The new order includes such positions, CRS noted, while adding two categories: positions “directly or indirectly supervising employees in Schedule Policy/Career positions” and positions with duties that OPM “otherwise indicates may be appropriate for inclusion.”

Those additional categories “could substantially expand the scope of positions considered for inclusion in the new schedule,” it said. Further, the new order told OPM to “issue guidance about the additional positions that may be appropriate for inclusion”; in interim guidance, OPM said agencies “should consider” including a range of other roles that could expand the scope considerably.

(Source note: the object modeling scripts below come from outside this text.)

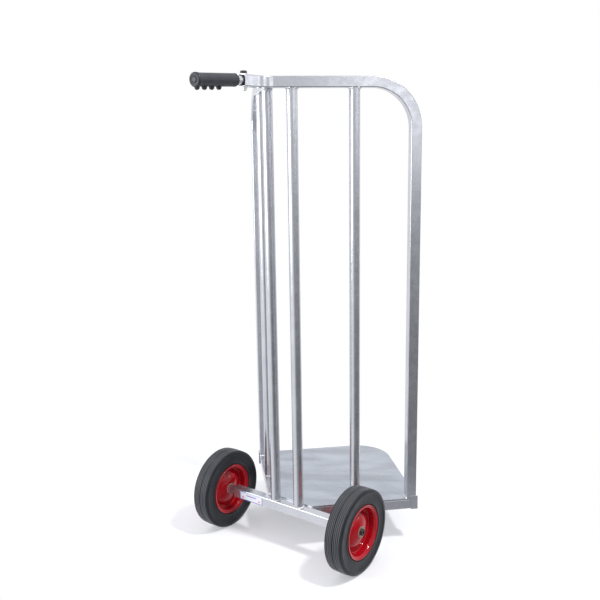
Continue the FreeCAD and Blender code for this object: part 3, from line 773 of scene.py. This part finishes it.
def tyre_outline():
    """Ribbed crown, bulging side walls and the bead that grips the rim."""
    steps = 150
    crown = []
    for index in range(steps + 1):
        x = -TREAD_HALF + 2 * TREAD_HALF * index / steps
        crown.append((x, tread_height(x)))
    side = rounded([
        (0.0200, 0.0992), (0.0206, 0.0989), (0.0212, 0.0980), (0.0224, 0.0938),
        (0.0225, 0.0900), (0.0222, 0.0892), (0.0214, 0.0888), (0.0208, 0.0830),
        (0.0202, 0.0760), (0.0203, 0.0702), (0.0209, 0.0698), (0.0211, 0.0685),
        (0.0209, 0.0668), (0.0196, 0.0655), (0.0172, 0.0644), (0.0166, 0.0644),
    ], 2)
    side += [(0.0166, 0.0620), (0.0166, 0.0583)]
    whole = [(-x, r) for x, r in side[::-1]] + crown[1:-1] + side
    return whole[::-1]


def rim_outline():
    """Pressed half: a cone out to the hub, a flat where the halves meet, and the tyre's seat."""
    cone = [
        (0.0136, 0.0133), (0.0132, 0.0156), (0.0124, 0.0190), (0.0086, 0.0330),
        (0.0030, 0.0420), (0.0, 0.0460), (0.0, 0.0490),
    ]
    barrel = [
        (0.0, 0.0490), (0.0, 0.0526), (0.0035, 0.0546), (0.0146, 0.0560),
        (0.0182, 0.0580), (0.0184, 0.0615), (0.0198, 0.0640),
    ]
    line = rounded(cone, 3)[:-1] + rounded(barrel, 3)
    skin = []
    for index, (x, r) in enumerate(line):
        x0, r0 = line[max(index - 1, 0)]
        x1, r1 = line[min(index + 1, len(line) - 1)]
        length = math.hypot(x1 - x0, r1 - r0)
        skin.append((x + RIM_SHEET * (r1 - r0) / length, r - RIM_SHEET * (x1 - x0) / length))
    return line[::-1] + skin


for side, sign in (("left", -1), ("right", 1)):
    body = "wheel_" + side
    centre = middle_of("hub_tube_" + side)
    tyre = turned("tyre_tread_" + side, body, tyre_rubber, tyre_outline(),
                  centre, sign, TYRE_AROUND)
    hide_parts("tyre_" + side)
    across = [v.co.x - centre.x for v in tyre.data.vertices]
    radii = [math.hypot(v.co.y - centre.y, v.co.z - centre.z) for v in tyre.data.vertices]
    tread = tyre.data.attributes.new("tread", "FLOAT", "POINT")
    tread.data.foreach_set("value", [1.0 if r > HATCHED_FROM_R else 0.0 for r in radii])
    crest = tyre.data.attributes.new("crest", "FLOAT", "POINT")
    crest.data.foreach_set("value", [rib_crest(x, r) for x, r in zip(across, radii)])
    outer = turned("rim_face_" + side, body, rim_enamel, rim_outline(),
                   centre, sign, RIM_AROUND)
    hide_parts("rim_outer_" + side)
    inner = turned("rim_back_" + side, body, rim_enamel, rim_outline(),
                   centre, -sign, RIM_AROUND)
    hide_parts("rim_inner_" + side)
    coat(bright_zinc, "hub_tube_" + side, "stub_axle_" + side)
    coat(nylon, "hub_bushes_" + side)
    coat(tube_enamel, "axle_spacer_" + side)
coat(aged_zinc, "wheel_washers")
coat(black_oxide, "wheel_screws")


# ---- Rating label ------------------------------------------------------------------------------
# A printed plastic sticker on the crossbar's rear face: white film with a thin blue frame, a blue
# bar and two small red marks.
FILM_FRAME = 0.0013
FILM_WHITE = (0.74, 0.75, 0.79, 1)
INK_BLUE = (0.10, 0.12, 0.55, 1)
INK_RED = (0.62, 0.10, 0.12, 1)


def ink(name, colour, roughness):
    """Printed film, faintly mottled."""
    material, tree, shader, place = finish(name)
    fibres = spread(tree, noise(tree, place, 800.0, 3.0))
    darker = shade(colour, 0.93)
    link(tree, colour_mix(tree, fibres, darker, colour), shader.inputs["Base Color"])
    gloss = spread(tree, noise(tree, place, 60.0, 3.0), roughness - 0.05, roughness + 0.06)
    link(tree, gloss, shader.inputs["Roughness"])
    relief(tree, shader, [(noise(tree, place, 300.0, 2.0), 0.10, 0.0001)])
    return material


def sticker():
    """Thin sheet cut into a grid; each cell takes the film or one of the inks."""
    low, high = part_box("label")
    wide, tall = high.x - low.x, high.z - low.z
    across = [0, FILM_FRAME, 0.007, 0.0125, 0.020, 0.052]
    across += [wide - 0.0125, wide - 0.007, wide - FILM_FRAME, wide]
    up = [0, FILM_FRAME, 0.0045, 0.0080, 0.0118, 0.0140, tall - FILM_FRAME, tall]
    vertices = [(low.x + x, low.y, low.z + z) for z in up for x in across]
    count = len(across)
    faces, inks = [], []
    for row in range(len(up) - 1):
        for column in range(count - 1):
            start = row * count + column
            faces.append((start, start + 1, start + count + 1, start + count))
            edge = row in (0, len(up) - 2) or column in (0, count - 2)
            red = row == 2 and column in (2, 6)
            bar = row == 4 and column == 4
            inks.append(1 if edge or bar else 2 if red else 0)
    film = ink("label_film", FILM_WHITE, 0.35)
    piece = new_piece("label_sticker", "frame", film, vertices, faces)
    piece.data.materials.append(ink("blue_ink", INK_BLUE, 0.4))
    piece.data.materials.append(ink("red_ink", INK_RED, 0.4))
    piece.data.polygons.foreach_set("material_index", inks)
    piece.data.polygons.foreach_set("use_smooth", [False] * len(inks))
    thick = piece.modifiers.new("film_thickness", "SOLIDIFY")
    thick.thickness = high.y - low.y
    thick.offset = -1
    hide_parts("label")


sticker()
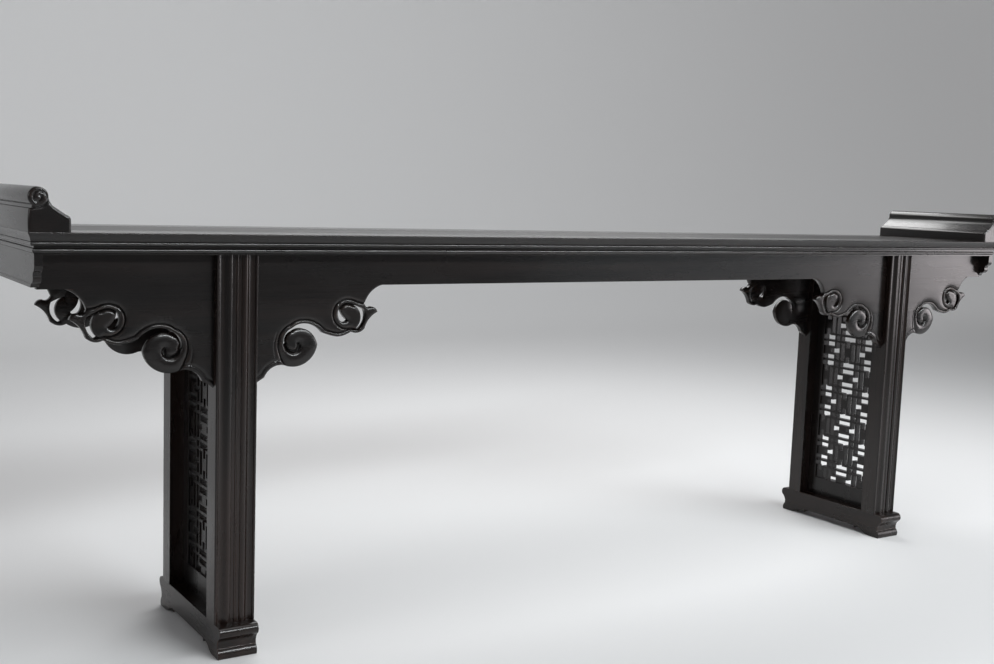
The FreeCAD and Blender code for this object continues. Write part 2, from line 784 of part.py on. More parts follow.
def make_side_frames():
    """Rails and stiles that hold the lattice between each pair of legs."""
    groove = lattice_groove(joint_clearance)
    bar, tenon = stile(0, 0)
    upright = bar.fuse(tenon).cut(groove)
    save("side_stile_right_rear", upright)
    save("side_stile_right_front", mirrored_y(upright))
    save("side_stile_left_rear", mirrored_x(upright))
    save("side_stile_left_front", mirrored_x(mirrored_y(upright)))

    socket = stile(joint_clearance, tenon_end_gap)[1]
    sockets = [socket, mirrored_y(socket), groove]
    for place, (low, high) in side_rail_spans().items():
        bar, tenon = side_rail(low, high, 0, 0)
        rail = bar.fuse(tenon).cut(sockets)
        if place == "bottom":
            rail = rail.cut(plinth_cuts())
        save("side_rail_%s_right" % place, rail)
        save("side_rail_%s_left" % place, mirrored_x(rail))


def plinth_cuts():
    """Shallow steps along the foot of the lower rail, between the tenons."""
    half = side_frame_thickness / 2
    run = (-leg_back, leg_back)
    rise = (foot_height - cut_overrun, foot_height + plinth_height)
    steps = []
    for side in (-1, 1):
        face = leg_x + side * half
        ends = sorted((face - side * plinth_depth, face + side * cut_overrun))
        steps.append(box(tuple(ends), grown(run, cut_overrun), rise))
    return steps


def slot_box(centre, half_size):
    """One opening of the lattice, cut right through."""
    through = lattice_thickness / 2 + cut_overrun
    return box(
        (leg_x - through, leg_x + through),
        (centre[0] - half_size[0], centre[0] + half_size[0]),
        (centre[1] - half_size[1], centre[1] + half_size[1]))


def cell_slots(middle, lying):
    """Openings of one cell: four long slots and two stems beside the knob."""
    narrow = slot_height / 2
    long_half = 1.5 * lattice_pitch - lattice_bar / 2
    stem_in = slot_height
    stem_out = 2 * lattice_pitch
    openings = []
    for count in (-2, -1, 1, 2):
        shift = count * lattice_pitch
        openings.append(((0, shift), (long_half, narrow)))
    for way in (-1, 1):
        openings.append(((way * (stem_in + stem_out) / 2, 0), ((stem_out - stem_in) / 2, narrow)))
    boxes = []
    for offset, half_size in openings:
        if not lying:
            offset = offset[::-1]
            half_size = half_size[::-1]
        boxes.append(slot_box((middle[0] + offset[0], middle[1] + offset[1]), half_size))
    return boxes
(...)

The report contains no estimate of how many more positions the new order might affect; the generally accepted estimate of the first order was 50,000, although unions said the number could have been much higher even then, depending on how agencies interpreted the terms.

The CRS said that there are three potential grounds for challenging the order: arguing that the order itself is unlawful; challenging OPM’s or an agency’s implementation; and claiming that the order or its implementation “harmed specified individuals (such as persons fired after reclassification.” Both the NTEU and AFGE unions have separately filed suits making such claims.

It said that while a suit on the first ground was filed against the original order, those arguments never were resolved because the case was dropped after the Biden administration revoked that order; it later further issued rules against a return.

CRS said the new order may have weakened potential challenges on the second ground by shifting final decision-making from OPM to the White House, potentially avoiding challenges under the Administrative Procedure Act. A challenge under the third category, it said, might rest on the unresolved issue of whether employees had a property interest in any protections they had while in the competitive service that they lost by being converted to the excepted service.

CRS noted that like the first, the new order tells agencies move to bar converted positions from union representation–and while it tells agencies to continue protections against prohibited personnel practices such as retaliation for whistleblowing, it does not specify that the Office of Special Counsel would continue to have a role in enforcing those protections for them.

“It seems possible that the new schedule employees could be subject to a prohibited personnel practice investigation and enforcement process that is not only different from what is currently available, but that varies across agencies,” it said.

The report added that under the timeframes set in the order, it could be August or later before positions are converted. “If the amended and reinstated EO 13957 or a specific reclassification becomes subject to legal challenges, or if repeal of the 2024 OPM rule creates delays, that timeline could also be delayed,” it said.